═══ MATERIAL PROVIDED ═══
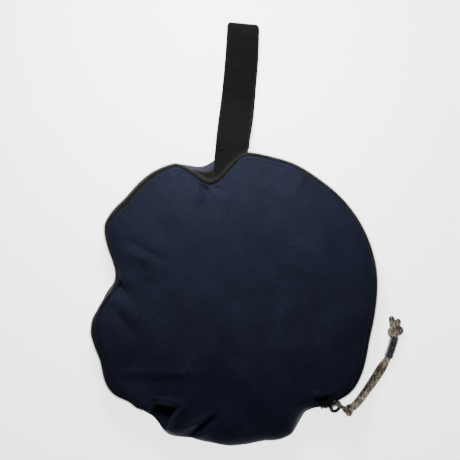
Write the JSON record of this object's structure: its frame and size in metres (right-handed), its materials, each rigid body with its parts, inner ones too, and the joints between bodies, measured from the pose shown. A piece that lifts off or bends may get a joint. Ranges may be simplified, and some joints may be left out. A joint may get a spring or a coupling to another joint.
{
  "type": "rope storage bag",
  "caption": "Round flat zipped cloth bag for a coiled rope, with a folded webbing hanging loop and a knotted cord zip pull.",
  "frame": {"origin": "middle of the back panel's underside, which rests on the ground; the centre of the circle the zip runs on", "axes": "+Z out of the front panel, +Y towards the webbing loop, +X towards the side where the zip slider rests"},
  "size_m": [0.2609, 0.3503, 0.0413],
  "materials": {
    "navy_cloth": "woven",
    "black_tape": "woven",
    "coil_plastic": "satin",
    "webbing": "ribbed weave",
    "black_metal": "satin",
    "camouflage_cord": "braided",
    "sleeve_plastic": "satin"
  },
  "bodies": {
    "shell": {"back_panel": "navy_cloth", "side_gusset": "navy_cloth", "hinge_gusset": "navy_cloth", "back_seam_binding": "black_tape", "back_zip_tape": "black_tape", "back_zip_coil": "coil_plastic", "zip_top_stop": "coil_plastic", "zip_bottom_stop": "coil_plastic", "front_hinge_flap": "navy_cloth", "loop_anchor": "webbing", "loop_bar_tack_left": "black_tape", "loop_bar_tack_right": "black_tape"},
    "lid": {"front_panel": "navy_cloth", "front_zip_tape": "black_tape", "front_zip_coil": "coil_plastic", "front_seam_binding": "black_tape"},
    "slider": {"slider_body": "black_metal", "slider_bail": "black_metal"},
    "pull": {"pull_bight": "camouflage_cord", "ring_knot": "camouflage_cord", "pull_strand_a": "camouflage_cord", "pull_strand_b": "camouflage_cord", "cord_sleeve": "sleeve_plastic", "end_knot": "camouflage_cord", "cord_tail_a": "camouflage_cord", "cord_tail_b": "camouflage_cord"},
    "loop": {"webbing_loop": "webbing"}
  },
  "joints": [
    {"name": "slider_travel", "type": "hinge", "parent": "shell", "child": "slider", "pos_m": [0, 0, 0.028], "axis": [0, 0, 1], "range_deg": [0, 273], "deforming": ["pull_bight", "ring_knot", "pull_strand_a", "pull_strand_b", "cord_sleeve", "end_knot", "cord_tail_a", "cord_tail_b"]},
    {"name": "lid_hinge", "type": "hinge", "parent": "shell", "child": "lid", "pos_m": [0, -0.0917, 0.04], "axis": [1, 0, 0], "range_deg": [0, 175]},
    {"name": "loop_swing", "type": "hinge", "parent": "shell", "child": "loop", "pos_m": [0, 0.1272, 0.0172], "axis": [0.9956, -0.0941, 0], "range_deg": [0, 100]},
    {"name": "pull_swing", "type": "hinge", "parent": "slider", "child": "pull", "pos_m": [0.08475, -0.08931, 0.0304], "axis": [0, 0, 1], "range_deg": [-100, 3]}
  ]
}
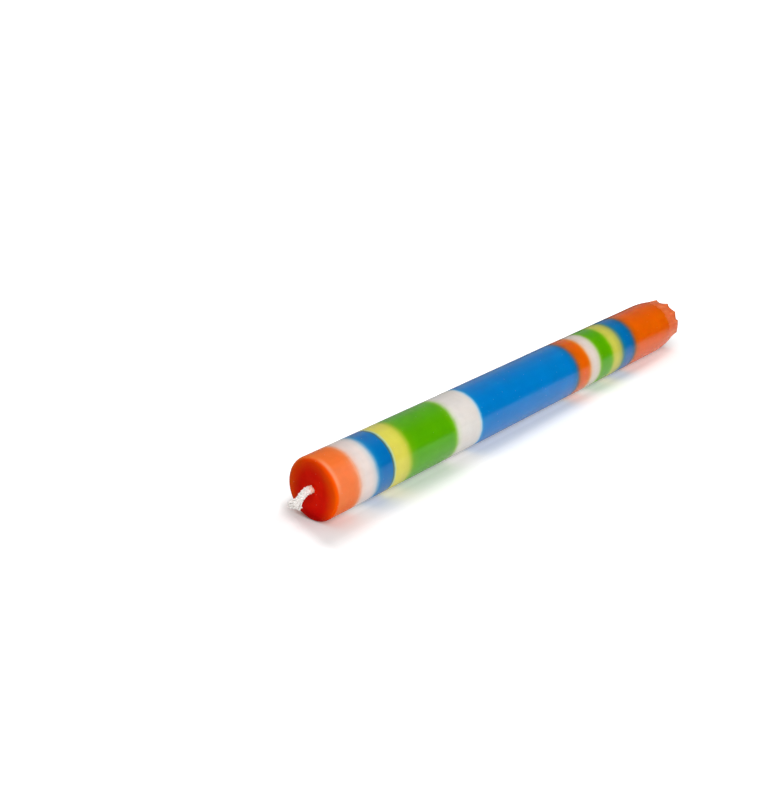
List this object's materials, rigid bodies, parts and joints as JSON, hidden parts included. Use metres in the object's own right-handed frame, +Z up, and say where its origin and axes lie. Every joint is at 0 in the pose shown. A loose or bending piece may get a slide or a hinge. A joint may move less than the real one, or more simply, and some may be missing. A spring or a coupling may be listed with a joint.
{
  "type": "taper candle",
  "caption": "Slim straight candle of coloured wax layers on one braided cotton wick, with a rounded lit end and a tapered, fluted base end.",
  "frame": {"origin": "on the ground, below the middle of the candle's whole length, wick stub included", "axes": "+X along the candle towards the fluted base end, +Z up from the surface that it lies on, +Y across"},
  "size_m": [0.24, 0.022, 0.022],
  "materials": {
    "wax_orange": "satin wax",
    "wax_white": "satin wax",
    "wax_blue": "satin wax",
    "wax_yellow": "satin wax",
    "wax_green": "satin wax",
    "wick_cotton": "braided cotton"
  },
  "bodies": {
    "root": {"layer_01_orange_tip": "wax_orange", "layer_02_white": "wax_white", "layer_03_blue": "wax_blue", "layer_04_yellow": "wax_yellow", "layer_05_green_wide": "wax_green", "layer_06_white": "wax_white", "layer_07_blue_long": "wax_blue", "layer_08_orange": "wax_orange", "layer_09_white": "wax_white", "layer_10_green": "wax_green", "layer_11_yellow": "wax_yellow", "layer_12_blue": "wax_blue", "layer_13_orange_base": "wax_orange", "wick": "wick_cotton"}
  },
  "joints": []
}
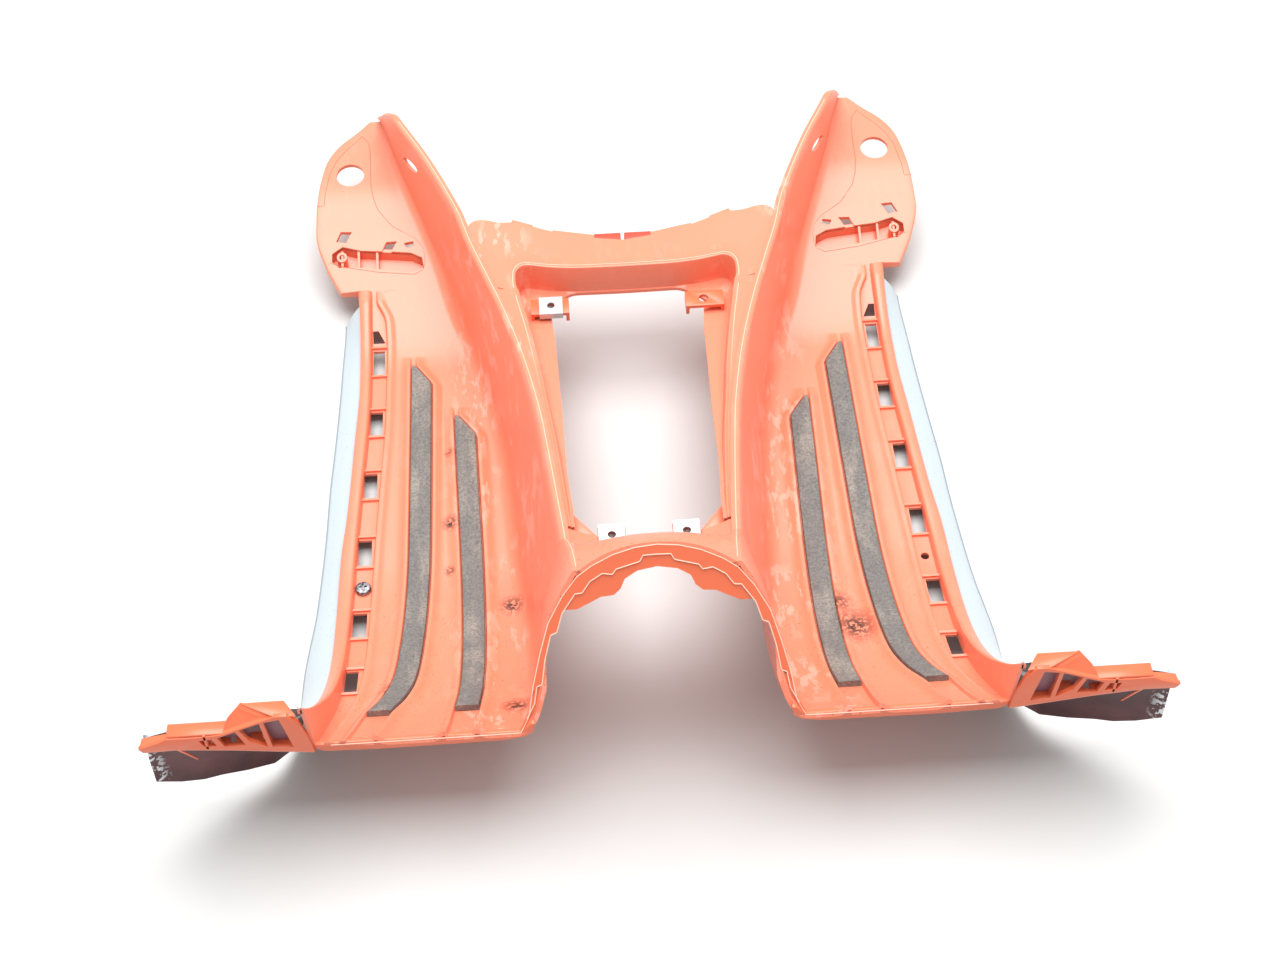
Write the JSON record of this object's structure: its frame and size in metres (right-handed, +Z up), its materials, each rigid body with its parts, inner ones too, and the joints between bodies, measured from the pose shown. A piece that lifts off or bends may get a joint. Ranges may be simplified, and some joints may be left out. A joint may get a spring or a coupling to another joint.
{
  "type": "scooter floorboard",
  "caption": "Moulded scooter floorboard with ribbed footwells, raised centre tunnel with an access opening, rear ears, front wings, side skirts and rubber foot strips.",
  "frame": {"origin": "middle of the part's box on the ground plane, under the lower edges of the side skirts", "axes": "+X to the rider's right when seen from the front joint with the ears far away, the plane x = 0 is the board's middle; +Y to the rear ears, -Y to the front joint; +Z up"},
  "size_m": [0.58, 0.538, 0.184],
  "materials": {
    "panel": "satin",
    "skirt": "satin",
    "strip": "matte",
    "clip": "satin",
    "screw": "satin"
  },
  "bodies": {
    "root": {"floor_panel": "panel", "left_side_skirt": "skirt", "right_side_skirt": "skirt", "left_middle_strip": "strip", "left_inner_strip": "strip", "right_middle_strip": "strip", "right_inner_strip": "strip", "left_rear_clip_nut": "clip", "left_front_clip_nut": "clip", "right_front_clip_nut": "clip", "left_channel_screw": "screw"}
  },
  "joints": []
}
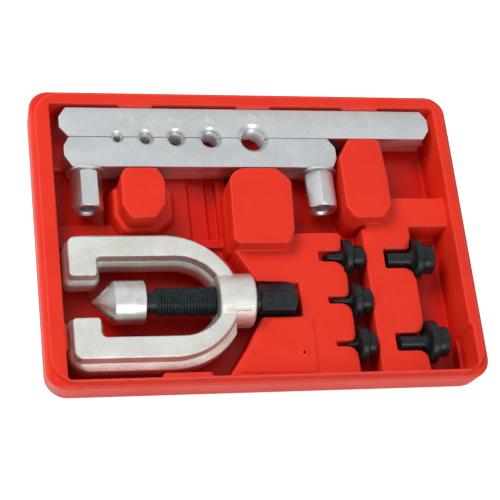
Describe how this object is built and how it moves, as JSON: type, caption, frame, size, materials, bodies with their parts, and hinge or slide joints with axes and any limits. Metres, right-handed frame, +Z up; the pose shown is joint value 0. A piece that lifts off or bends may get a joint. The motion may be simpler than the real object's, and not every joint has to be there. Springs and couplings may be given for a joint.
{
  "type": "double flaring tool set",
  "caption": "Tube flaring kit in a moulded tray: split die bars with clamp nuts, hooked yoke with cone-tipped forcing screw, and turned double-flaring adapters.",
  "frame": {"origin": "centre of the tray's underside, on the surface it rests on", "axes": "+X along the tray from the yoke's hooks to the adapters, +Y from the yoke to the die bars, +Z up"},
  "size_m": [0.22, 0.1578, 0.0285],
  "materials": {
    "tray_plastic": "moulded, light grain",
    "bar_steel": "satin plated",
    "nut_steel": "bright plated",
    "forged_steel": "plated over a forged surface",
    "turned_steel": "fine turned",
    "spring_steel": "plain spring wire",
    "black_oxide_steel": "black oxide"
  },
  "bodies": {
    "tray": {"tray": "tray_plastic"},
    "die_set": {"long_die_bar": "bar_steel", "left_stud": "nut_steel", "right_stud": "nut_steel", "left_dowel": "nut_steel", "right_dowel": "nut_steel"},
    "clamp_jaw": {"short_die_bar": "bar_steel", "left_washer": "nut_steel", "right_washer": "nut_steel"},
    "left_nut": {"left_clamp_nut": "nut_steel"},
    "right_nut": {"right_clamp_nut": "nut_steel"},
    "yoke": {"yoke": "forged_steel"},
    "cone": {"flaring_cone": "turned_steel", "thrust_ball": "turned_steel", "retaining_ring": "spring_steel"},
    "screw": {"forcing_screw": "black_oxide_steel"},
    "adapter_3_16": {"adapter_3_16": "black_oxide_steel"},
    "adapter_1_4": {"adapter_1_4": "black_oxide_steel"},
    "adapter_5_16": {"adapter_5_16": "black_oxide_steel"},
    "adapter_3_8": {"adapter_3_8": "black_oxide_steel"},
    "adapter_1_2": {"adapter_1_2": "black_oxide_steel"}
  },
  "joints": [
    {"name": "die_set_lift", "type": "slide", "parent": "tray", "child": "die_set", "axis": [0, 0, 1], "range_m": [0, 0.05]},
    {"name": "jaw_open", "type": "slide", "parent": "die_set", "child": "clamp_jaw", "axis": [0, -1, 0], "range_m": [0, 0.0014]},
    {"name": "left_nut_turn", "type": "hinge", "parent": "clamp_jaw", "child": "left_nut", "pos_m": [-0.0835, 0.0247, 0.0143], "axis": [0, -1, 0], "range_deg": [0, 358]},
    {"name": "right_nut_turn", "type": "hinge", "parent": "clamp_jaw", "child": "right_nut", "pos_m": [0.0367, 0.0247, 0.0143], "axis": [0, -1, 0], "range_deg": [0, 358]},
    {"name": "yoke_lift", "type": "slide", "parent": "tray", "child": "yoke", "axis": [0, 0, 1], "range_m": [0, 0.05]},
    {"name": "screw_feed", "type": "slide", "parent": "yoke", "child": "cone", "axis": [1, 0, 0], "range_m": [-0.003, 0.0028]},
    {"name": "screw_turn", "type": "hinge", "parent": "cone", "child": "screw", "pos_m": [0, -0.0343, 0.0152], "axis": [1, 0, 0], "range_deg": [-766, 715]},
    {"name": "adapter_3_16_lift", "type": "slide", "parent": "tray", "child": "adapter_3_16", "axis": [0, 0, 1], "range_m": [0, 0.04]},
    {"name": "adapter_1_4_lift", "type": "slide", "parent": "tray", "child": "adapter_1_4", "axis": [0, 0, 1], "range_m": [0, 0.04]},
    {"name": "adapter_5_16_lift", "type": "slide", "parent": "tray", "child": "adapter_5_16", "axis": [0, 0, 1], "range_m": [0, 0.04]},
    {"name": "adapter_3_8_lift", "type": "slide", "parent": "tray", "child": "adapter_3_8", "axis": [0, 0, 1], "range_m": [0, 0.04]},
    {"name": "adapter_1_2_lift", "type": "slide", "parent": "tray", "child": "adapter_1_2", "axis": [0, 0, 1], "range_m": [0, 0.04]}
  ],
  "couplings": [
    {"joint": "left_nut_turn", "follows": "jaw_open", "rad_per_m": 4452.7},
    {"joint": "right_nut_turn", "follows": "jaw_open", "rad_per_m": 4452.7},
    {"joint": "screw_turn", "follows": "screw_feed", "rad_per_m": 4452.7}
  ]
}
═══
▶ **PROBLEM STATEMENT**
Pull out all lines from the entries above in which the word "included" appears.

▶ **EXERCISE RESULT**
List this object's materials, rigid bodies, parts and joints as JSON, hidden parts included. Use metres in the object's own right-handed frame, +Z up, and say where its origin and axes lie. Every joint is at 0 in the pose shown. A loose or bending piece may get a slide or a hinge. A joint may move less than the real one, or more simply, and some may be missing. A spring or a coupling may be listed with a joint.
  "frame": {"origin": "on the ground, below the middle of the candle's whole length, wick stub included", "axes": "+X along the candle towards the fluted base end, +Z up from the surface that it lies on, +Y across"},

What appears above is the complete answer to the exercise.